DIRECTIVE: Reproduce, word for word, only the lines from the one containing "shape.rotate(Axis.Y, -angle) for" through the one containing "bpy.context.scene.collection.objects.link(empty)", both included.

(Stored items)
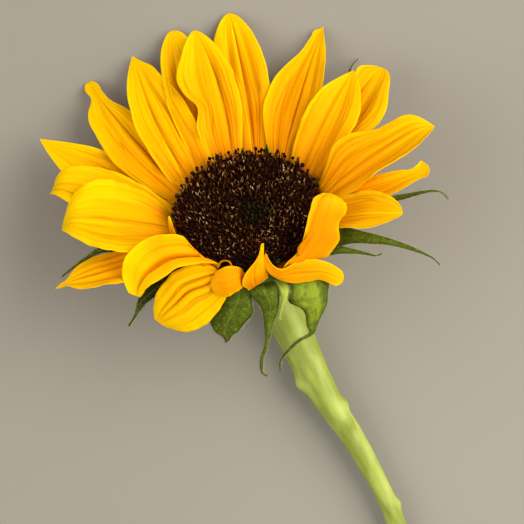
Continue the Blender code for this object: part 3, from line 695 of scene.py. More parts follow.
def spine(blade, rows):
    """Stations along a blade, closer together towards its tip.

    Each has its share of the length, its place, and the directions across and out of the face.
    """
    substeps = 4
    count = rows * substeps
    share = 1.0 - (1.0 - np.arange(count + 1) / count) ** 1.3
    step = np.diff(share, prepend=0.0) * blade.length
    lift = np.radians(through(*blade.lifts, share) + blade.hook * ease((share - 0.78) / 0.22))
    heading = np.radians(blade.azimuth + blade.skew + blade.turn * share)
    along = np.stack((np.cos(lift) * np.cos(heading), np.cos(lift) * np.sin(heading), np.sin(lift)), axis=1)
    side = np.stack((-np.sin(heading), np.cos(heading), np.zeros_like(share)), axis=1)
    root = (*(toward(math.radians(blade.azimuth)) * blade.root_radius), blade.root_height)
    place = root + np.cumsum(along * step[:, None], axis=0)
    return tuple(values[::substeps] for values in (share, place, side, np.cross(along, side)))


def off_the_disc(points):
    """Moves points that would be in the disc straight out to just past its rim."""
    nearest = DISC_RADIUS + DISC_CLEARANCE
    radius = np.hypot(points[..., 0], points[..., 1])
    inside = (radius < nearest) & (points[..., 2] > RECEPTACLE_TOP)
    moved = points.copy()
    moved[..., :2] *= np.where(inside, nearest / np.maximum(radius, 1e-6), 1.0)[..., None]
    return moved


def common_relief(blade, share, side, pleat, wave):
    """The relief that the part's own blades have, as a share of the half width."""
    cup = (blade.cups[0] + (blade.cups[1] - blade.cups[0]) * share) * ease(share / RELIEF_RISE)
    fold = pleat * np.cos(3 * math.pi * side) * np.sin(math.pi * np.minimum(share * 1.1, 1.0)) ** 0.5
    phase = 2 * math.pi * (1.3 * share + np.where(side > 0, 0.35, 0.0)) + blade.azimuth
    return cup * side * side + fold + wave * ease(share / RELIEF_RISE) * np.sin(phase) * np.abs(side) ** 3


def blade_points(blade, rows, columns, pleat, wave):
    share, place, across, normal = spine(blade, rows)
    share, side = np.meshgrid(share, np.linspace(-1, 1, columns + 1), indexing="ij")
    half = half_width(blade, share)
    out = half * common_relief(blade, share, side, pleat, wave)
    points = place[:, None] + across[:, None] * (half * side)[:, :, None] + normal[:, None] * out[:, :, None]
    return off_the_disc(points), share, side


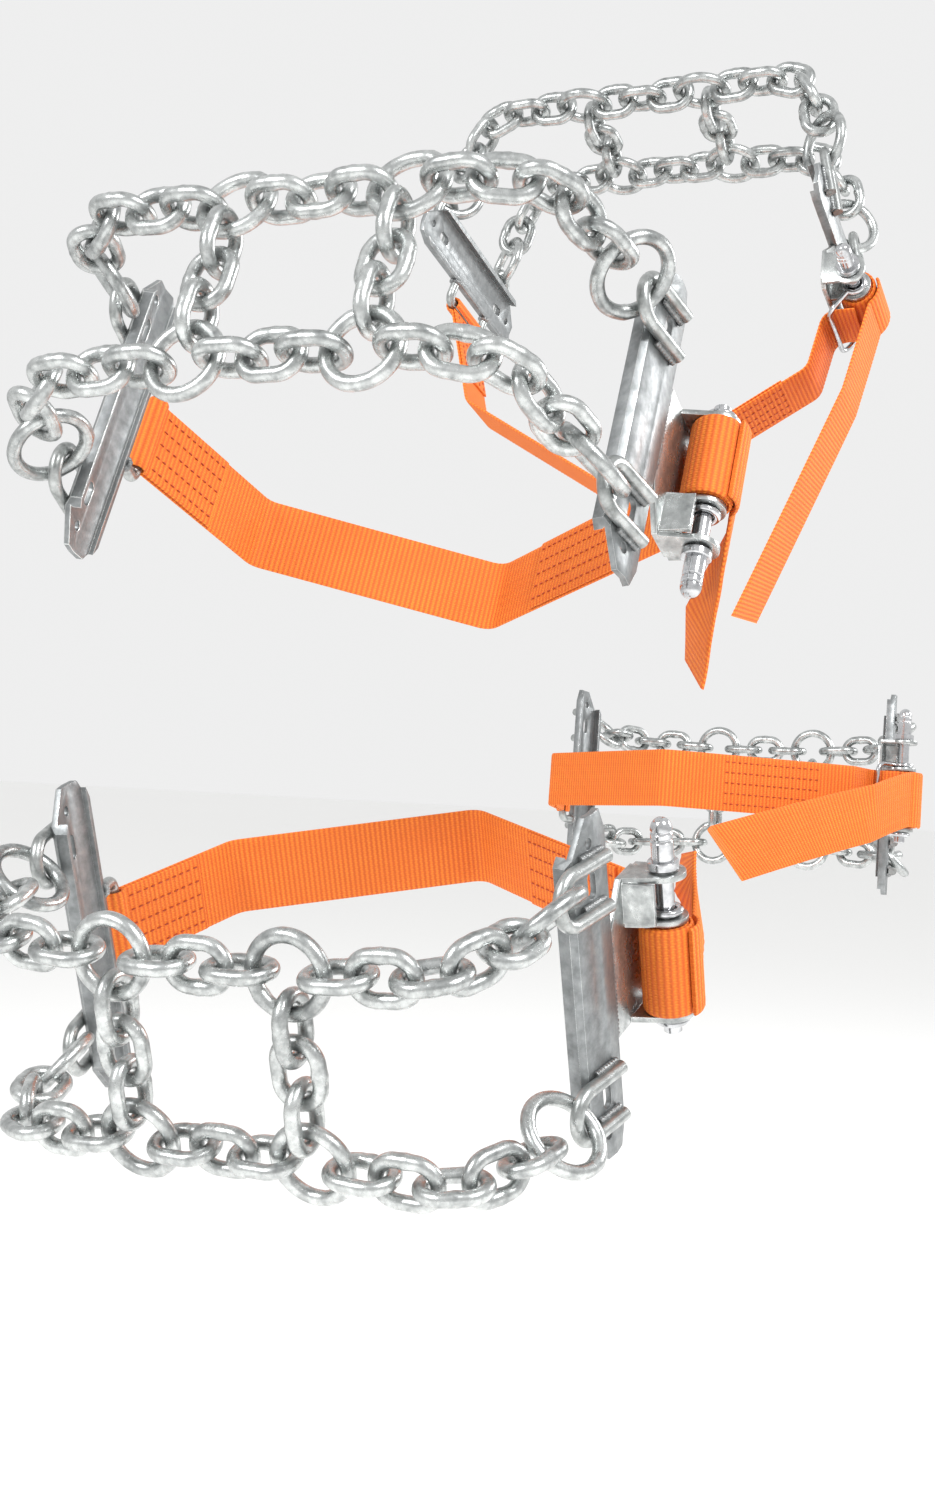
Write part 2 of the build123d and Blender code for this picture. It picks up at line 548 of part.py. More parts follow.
def make_tail(frame, bend, tip):
    """Free tail of the strap: leaves along the roll's width, drifts sideways and has a slanted end."""
    angle = radians(TAIL_ANGLE)
    off = ROLL_DIAMETER / 2 + TAIL_GAP + WEBBING_THICKNESS / 2
    root = spindle_point(frame) + frame.x_dir * off * cos(angle) + frame.z_dir * off * sin(angle)
    half = WEBBING_WIDTH / 2
    along = Vector(tip[0] - root.X, tip[2] - root.Z).normalized()
    across = Vector(along.Y, -along.X) * half
    long_corner = Vector(tip[0], tip[2]) + across
    short_corner = Vector(tip[0], tip[2]) - across - along * TAIL_POINT
    start = root.X + WEBBING_THICKNESS
    with BuildPart() as tail:
        with BuildSketch():
            with BuildLine():
                FilletPolyline(
                    (root.X, root.Y), (bend[0], -bend[1]), (tip[0], -tip[1]),
                    radius=STRAP_BEND,
                )
            trace(line_width=WEBBING_THICKNESS)
        extrude(amount=abs(tip[2]) + WEBBING_WIDTH, both=True)
        with BuildSketch(Plane(origin=(0, 0, 0), x_dir=(1, 0, 0), z_dir=(0, -1, 0))):
            with BuildLine():
                Polyline(
                    (start, root.Z - half), (short_corner.X, short_corner.Y),
                    (long_corner.X, long_corner.Y), (start, root.Z + half),
                    close=True,
                )
            make_face()
        extrude(amount=2 * BAR_LENGTH, both=True, mode=Mode.INTERSECT)
    return tail.part


def make_section(angle, shift, hand, bend, tip):
    """All nodes of one section, laid out with its middle on +X and then turned to its place."""
    outer_plane = bar_plane(-1, shift)
    inner_plane = bar_plane(1, shift)
    slide = -hand * BUCKLE_SHIFT
    frame = frame_plane(outer_plane, slide)
    head = 1 if frame.y_dir.Z * hand > 0 else -1
    loop_rod, rod_middle = make_loop_rod(inner_plane, slide)
    nodes = {
        "tread_chains": make_tread_chains(shift),
        "ladder_chains": make_ladder_chains(shift),
        "junction_rings": make_junction_rings(shift),
        "outer_side_chains": make_side_chains(-1, shift),
        "inner_side_chains": make_side_chains(1, shift),
        "outer_bar": make_bar(outer_plane, eye_spread(-1, shift)),
        "outer_eyes": make_eyes(outer_plane, eye_spread(-1, shift)),
        "inner_bar": make_bar(inner_plane, eye_spread(1, shift)),
        "inner_eyes": Compound(make_eyes(inner_plane, eye_spread(1, shift)).solids() + loop_rod.solids()),
        "buckle_frame": make_buckle_frame(frame, head),
        "spindle": make_spindle(frame, head),
        "webbing_roll": make_roll(frame),
        "lock_bail": make_bail(frame),
        "strap": make_strap(frame, rod_middle),
        "strap_tail": make_tail(frame, bend, tip),
    }
    return {node: shape.rotate(Axis.Y, -angle) for node, shape in nodes.items()}


if __name__ == "__main__":
    os.makedirs("parts", exist_ok=True)
    for section, layout in SECTIONS.items():
        nodes = make_section(**layout)
        for node, placed in nodes.items():
            placed.label = f"{section}_{node}"
            export_step(placed, f"parts/{placed.label}.step")
            print(placed.label, len(placed.solids()), round(placed.volume))
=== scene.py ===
# %% [markdown]
# # Strap-on snow chains for a truck tyre
# Four separate chain sections stand where they would lie on a tyre: a rope ladder of links over the
# tread, a pressed steel bar on each side and an orange webbing strap that pulls the two bars together.
# The CAD model is the frame. Here each piece gets its finished surface, in metres, in the same place.

import json
import math

import bmesh
import bpy
import numpy as np
from mathutils import Matrix, Vector


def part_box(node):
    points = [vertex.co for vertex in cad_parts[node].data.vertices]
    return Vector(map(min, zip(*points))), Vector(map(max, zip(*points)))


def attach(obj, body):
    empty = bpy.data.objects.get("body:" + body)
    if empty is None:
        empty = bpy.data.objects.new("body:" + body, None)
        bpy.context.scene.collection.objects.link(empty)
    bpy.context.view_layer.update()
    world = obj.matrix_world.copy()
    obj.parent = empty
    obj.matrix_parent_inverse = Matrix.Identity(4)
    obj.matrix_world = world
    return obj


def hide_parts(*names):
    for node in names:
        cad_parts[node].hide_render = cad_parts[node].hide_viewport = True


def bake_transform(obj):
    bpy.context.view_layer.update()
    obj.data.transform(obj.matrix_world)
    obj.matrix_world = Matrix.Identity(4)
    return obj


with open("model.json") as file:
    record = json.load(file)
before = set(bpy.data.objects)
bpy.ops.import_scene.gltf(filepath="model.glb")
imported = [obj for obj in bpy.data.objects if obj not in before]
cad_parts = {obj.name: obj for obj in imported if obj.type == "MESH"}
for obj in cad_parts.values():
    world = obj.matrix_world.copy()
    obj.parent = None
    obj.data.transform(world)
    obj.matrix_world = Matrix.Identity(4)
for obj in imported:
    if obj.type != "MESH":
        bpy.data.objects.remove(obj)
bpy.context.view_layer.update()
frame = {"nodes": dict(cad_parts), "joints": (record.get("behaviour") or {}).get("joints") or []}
MM = 0.001
SECTIONS = ["upper_front", "lower_front", "upper_rear", "lower_rear"]

# %% [markdown]
# The camera and the studio come first, because everything after them is judged through them. The camera
# stands on the tread side of the wheel, a little towards its outer face, and rolls by a degree or two.
# A pale floor, a bright world and three soft area lights give the even light of a product studio.

# %% Camera
CAMERA_PLACE = Vector((-1.209, -0.445, -0.030))
CAMERA_HEADING = math.radians(24.14)
CAMERA_TILT = math.radians(0.93)
CAMERA_ROLL = math.radians(2.63)
IMAGE_HEIGHT = 1500
FOCAL_PIXELS = 1672
SENSOR = 36.0

forward = Vector((
    math.cos(CAMERA_TILT) * math.cos(CAMERA_HEADING),
    math.cos(CAMERA_TILT) * math.sin(CAMERA_HEADING),
    math.sin(CAMERA_TILT),
))
level_right = forward.cross(Vector((0, 0, 1))).normalized()
level_up = level_right.cross(forward)
right = level_right * math.cos(CAMERA_ROLL) + level_up * math.sin(CAMERA_ROLL)
up = right.cross(forward)
camera_data = bpy.data.cameras.new("studio_camera")
camera_data.sensor_fit = "VERTICAL"
camera_data.sensor_height = SENSOR
camera_data.lens = SENSOR * FOCAL_PIXELS / IMAGE_HEIGHT
camera = bpy.data.objects.new("studio_camera", camera_data)
bpy.context.scene.collection.objects.link(camera)
turn = Matrix((right, up, -forward)).transposed().to_4x4()
camera.matrix_world = Matrix.Translation(CAMERA_PLACE) @ turn
bpy.context.scene.camera = camera

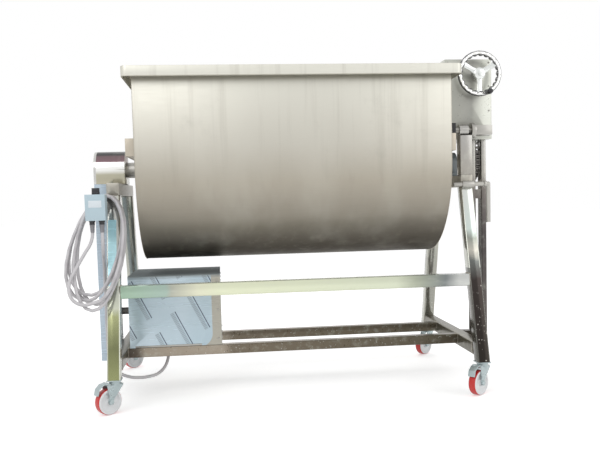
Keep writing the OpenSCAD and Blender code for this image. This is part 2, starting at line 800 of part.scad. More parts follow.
// Single-start thread round the Y axis, straight below the shaft at the wheel's middle
lead = PI * worm_mod;
thread_share = 0.34;
root_share = 1.2;
tip_height_share = 0.9;
worm_turns = 5;
thread_sides = 24;
module worm_thread() {
    root = worm_r - root_share * worm_mod;
    tip = worm_r + tip_height_share * worm_mod;
    base = lead * thread_share * 1.25;
    crest = lead * thread_share * 0.5;
    n = worm_turns * thread_sides;
    pts = [for (k = [0:n])
        let (t = 180 + 360 * (k / thread_sides - worm_turns / 2), y = lead * (t - 180) / 360)
        for (c = [[root, -base / 2], [root, base / 2], [tip, crest / 2], [tip, -crest / 2]])
            [c[0] * sin(t), y + c[1], c[0] * cos(t)]];
    side = [for (k = [0:n - 1], j = [0:3]) let (a = 4 * k + j, b = 4 * k + (j + 1) % 4)
        each [[a, b + 4, b], [a, a + 4, b + 4]]];
    polyhedron(pts, concat([[1, 2, 3], [0, 1, 3]], side,
                           [[4 * n + 2, 4 * n + 1, 4 * n + 3], [4 * n + 1, 4 * n, 4 * n + 3]]));
}
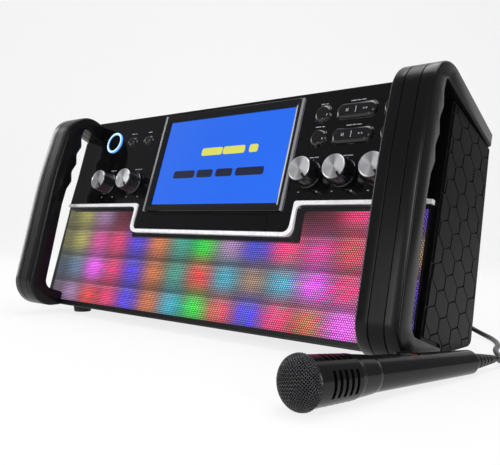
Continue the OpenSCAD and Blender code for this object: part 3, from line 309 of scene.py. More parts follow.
CABINET = grained("cabinet_plastic", (0.005, 0.005, 0.0055), 0.45, grain=0.7, depth=0.12, spec=0.16)
COVER = grained("cover_plastic", (0.0035, 0.0035, 0.004), 0.34, grain=0.6, depth=0.06, spec=0.1)
HANDLE = grained(
    "handle_plastic", (0.004, 0.004, 0.0045), 0.24, grain=0.6, depth=0.02, spread=0.06, spec=0.17,
)
BAND = grained("band_plastic", (0.0038, 0.0038, 0.0042), 0.3, grain=0.6, depth=0.05, spec=0.14)
GLOSS = grained("gloss_panel", (0.0028, 0.0028, 0.0032), 0.07, grain=30, depth=0.01, spread=0.03, spec=0.25)
BEZEL = grained("bezel_gloss", (0.003, 0.003, 0.0034), 0.1, grain=8, depth=0.01, spread=0.03, spec=0.5)
RUBBER = grained("rubber", (0.012, 0.012, 0.012), 0.75, grain=1.5, depth=0.4)
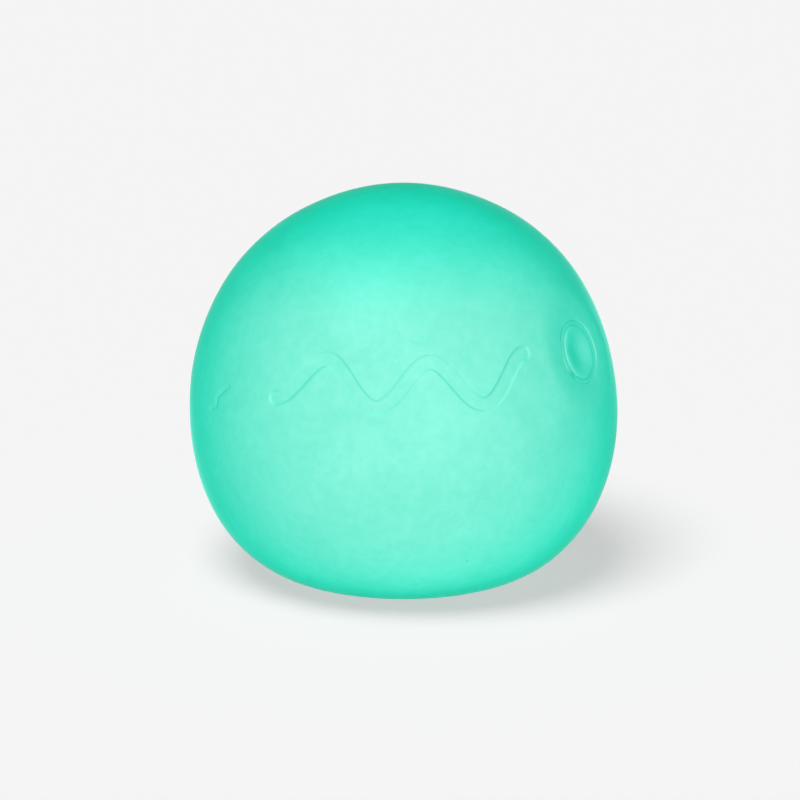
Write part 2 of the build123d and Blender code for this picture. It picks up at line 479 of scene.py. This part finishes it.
# matte mint rubber whose colour deepens where it is seen edge-on, powdery and mottled, with painted shade that
# deepens the colour towards the top
def rubber(name, low, high, smooth_side, rough_side):
    m, nt, b, out = material(name)
    blotch = noise(nt, 140.0, 4.0, 0.6, 0.4)
    powder = noise(nt, 620.0, 3.0, 0.65, 0.3)
    fine = noise(nt, 1600.0, 3.0, 0.6)
    base = mix(nt, remap(nt, blotch, 0.3, 0.7, 0.0, 1.0), low, high)
    base = mix(nt, remap(nt, powder, 0.35, 0.65, 0.0, 1.0), base, mix(nt, 1.0, base, (1.16, 1.03, 1.05), "MULTIPLY"))
    split = nt.nodes.new("ShaderNodeSeparateXYZ")
    nt.links.new(coords(nt), split.inputs[0])
    # painted shade: the colour loses red towards the top of the ball, standing in for the deeper tone that light
    # gives the top, not a colour of the rubber
    painted_crown_shade = remap(nt, split.outputs["Z"], 0.042, 0.0575, 0.0, 1.0, "SMOOTHSTEP")
    base = mix(nt, painted_crown_shade, base, mix(nt, 1.0, base, (0.28, 1.0, 0.97), "MULTIPLY"))
    base = mix(nt, maths(nt, "MULTIPLY", spots(nt, 163.0, 0.00022), 0.7), base, (0.95, 1.0, 0.97))
    base = mix(nt, maths(nt, "MULTIPLY", spots(nt, 127.0, 0.00020), 0.6), base, (0.25, 0.50, 0.42))
    nt.links.new(base, b.inputs["Base Color"])
    nt.links.new(remap(nt, blotch, 0.3, 0.7, smooth_side, rough_side), b.inputs["Roughness"])
    b.inputs["Coat Weight"].default_value = 1.0
    b.inputs["Coat IOR"].default_value = 1.016
    b.inputs["Coat Roughness"].default_value = 0.4
    b.inputs["Coat Tint"].default_value = (0.335, 0.955, 0.89, 1)
    b.inputs["Sheen Weight"].default_value = 1.0
    b.inputs["Sheen Roughness"].default_value = 0.22
    b.inputs["Sheen Tint"].default_value = (0.32, 0.96, 0.86, 1)
    nt.links.new(bump(nt, fine, 0.00003, 0.6, bump(nt, powder, 0.00005, 0.4)), b.inputs["Normal"])
    return m


skin_mat = rubber("skin_rubber", (0.62, 0.905, 0.735), (0.73, 0.95, 0.79), 0.38, 0.54)

# gel: cloudy, nearly white
m, nt, b, out = material("gel_milk")
cloud = noise(nt, 70.0, 3.0, 0.5, 0.6)
nt.links.new(mix(nt, remap(nt, cloud, 0.3, 0.7, 0.0, 1.0), (0.76, 0.96, 0.87), (0.86, 0.98, 0.92)), b.inputs["Base Color"])
nt.links.new(remap(nt, cloud, 0.3, 0.7, 0.22, 0.34), b.inputs["Roughness"])
b.inputs["Subsurface Weight"].default_value = 1.0
b.inputs["Subsurface Radius"].default_value = (1.0, 1.0, 1.0)
b.inputs["Subsurface Scale"].default_value = 0.008
gel_mat = m

plug_mat = rubber("plug_rubber", (0.56, 0.905, 0.735), (0.66, 0.945, 0.785), 0.44, 0.54)
bead_mat = rubber("sealant", (0.57, 0.91, 0.74), (0.67, 0.95, 0.79), 0.32, 0.42)

for ob, mat in ((skin, skin_mat), (gel, gel_mat), (plug, plug_mat), (bead, bead_mat)):
    ob.data.materials.clear()
    ob.data.materials.append(mat)

# ------------------------------------------------------------------ what each piece stands for and rides on
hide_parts("skin_lower", "skin_upper")
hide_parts("gel_filling")
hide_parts("fill_plug")
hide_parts("plug_sealant")

for ob in (skin, gel):
    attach(ob, "lower_half")
    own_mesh(ob)
for ob in (plug, bead):
    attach(ob, "upper_half")
    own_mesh(ob)

# ------------------------------------------------------------------ stage, light, camera
floor_mesh = bpy.data.meshes.new("floor")
S = 6.0
floor_mesh.from_pydata([(-S, -S, 0), (S, -S, 0), (S, S, 0), (-S, S, 0)], [], [(0, 1, 2, 3)])
floor = bpy.data.objects.new("floor", floor_mesh)
bpy.context.scene.collection.objects.link(floor)
m, nt, b, out = material("floor_paper")
b.inputs["Base Color"].default_value = (0.15, 0.15, 0.15, 1)
b.inputs["Roughness"].default_value = 1.0
b.inputs["Specular IOR Level"].default_value = 0.0
floor_mesh.materials.append(m)

world = bpy.data.worlds.new("world")
world.use_nodes = True
bg = world.node_tree.nodes["Background"]
bg.inputs[0].default_value = (1, 1, 1, 1)
bg.inputs[1].default_value = 0.30
bpy.context.scene.world = world


def sun(name, direction, strength, angle):
    light = bpy.data.lights.new(name, "SUN")
    light.energy = strength
    light.angle = math.radians(angle)
    ob = bpy.data.objects.new(name, light)
    ob.rotation_mode = "QUATERNION"
    ob.rotation_quaternion = Vector(direction).to_track_quat("Z", "Y")
    bpy.context.scene.collection.objects.link(ob)
    return ob


# three soft lights for the ball, two for the paper it stands on
key = sun("key", (-0.26, -0.32, 0.90), 1.50, 34)
fill = sun("front_fill", (0.34, -0.92, 0.16), 0.90, 60)
under = sun("table_light", (0.30, -0.50, -0.80), 0.10, 80)
paper = sun("paper_light", (-0.22, -0.30, 0.93), 7.3, 33)
wash = sun("paper_wash", (0.0, 0.0, 1.0), 11.3, 60)


def group(name, *obs):
    c = bpy.data.collections.new(name)
    for ob in obs:
        c.objects.link(ob)
    return c


on_paper, on_ball = group("paper_only", floor), group("ball_only", skin, gel, plug, bead)
for light, lit, shaded_by in ((paper, on_paper, on_ball), (wash, on_paper, on_paper), (key, on_ball, on_ball), (fill, on_ball, on_ball), (under, on_ball, on_ball)):
    light.light_linking.receiver_collection = lit
    light.light_linking.blocker_collection = shaded_by

cam_data = bpy.data.cameras.new("camera")
cam_data.lens = 150
cam_data.sensor_width = 36
cam = bpy.data.objects.new("camera", cam_data)
bpy.context.scene.collection.objects.link(cam)
EL = math.radians(15.0)
PX = 0.1497 * MM
dist = PX * 800 / 36 * 150
target = Vector((-3.4 * PX, 0.0, 164.1 * PX / math.cos(EL)))
back = Vector((0, -math.cos(EL), math.sin(EL)))
cam.location = target + back * dist
cam.rotation_mode = "QUATERNION"
cam.rotation_quaternion = (-back).to_track_quat("-Z", "Y")
cam_data.clip_start, cam_data.clip_end = 0.01, 50
bpy.context.scene.camera = cam

scene = bpy.context.scene
scene.view_settings.view_transform = "Standard"
scene.view_settings.look = "None"
scene.view_settings.exposure = 0.0
scene.view_settings.gamma = 1.0
scene.cycles.transparent_max_bounces = 32
scene.cycles.max_bounces = 16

EXPECTED ANSWER:
    return {node: shape.rotate(Axis.Y, -angle) for node, shape in nodes.items()}


if __name__ == "__main__":
    os.makedirs("parts", exist_ok=True)
    for section, layout in SECTIONS.items():
        nodes = make_section(**layout)
        for node, placed in nodes.items():
            placed.label = f"{section}_{node}"
            export_step(placed, f"parts/{placed.label}.step")
            print(placed.label, len(placed.solids()), round(placed.volume))
=== scene.py ===
# %% [markdown]
# # Strap-on snow chains for a truck tyre
# Four separate chain sections stand where they would lie on a tyre: a rope ladder of links over the
# tread, a pressed steel bar on each side and an orange webbing strap that pulls the two bars together.
# The CAD model is the frame. Here each piece gets its finished surface, in metres, in the same place.

import json
import math

import bmesh
import bpy
import numpy as np
from mathutils import Matrix, Vector


def part_box(node):
    points = [vertex.co for vertex in cad_parts[node].data.vertices]
    return Vector(map(min, zip(*points))), Vector(map(max, zip(*points)))


def attach(obj, body):
    empty = bpy.data.objects.get("body:" + body)
    if empty is None:
        empty = bpy.data.objects.new("body:" + body, None)
        bpy.context.scene.collection.objects.link(empty)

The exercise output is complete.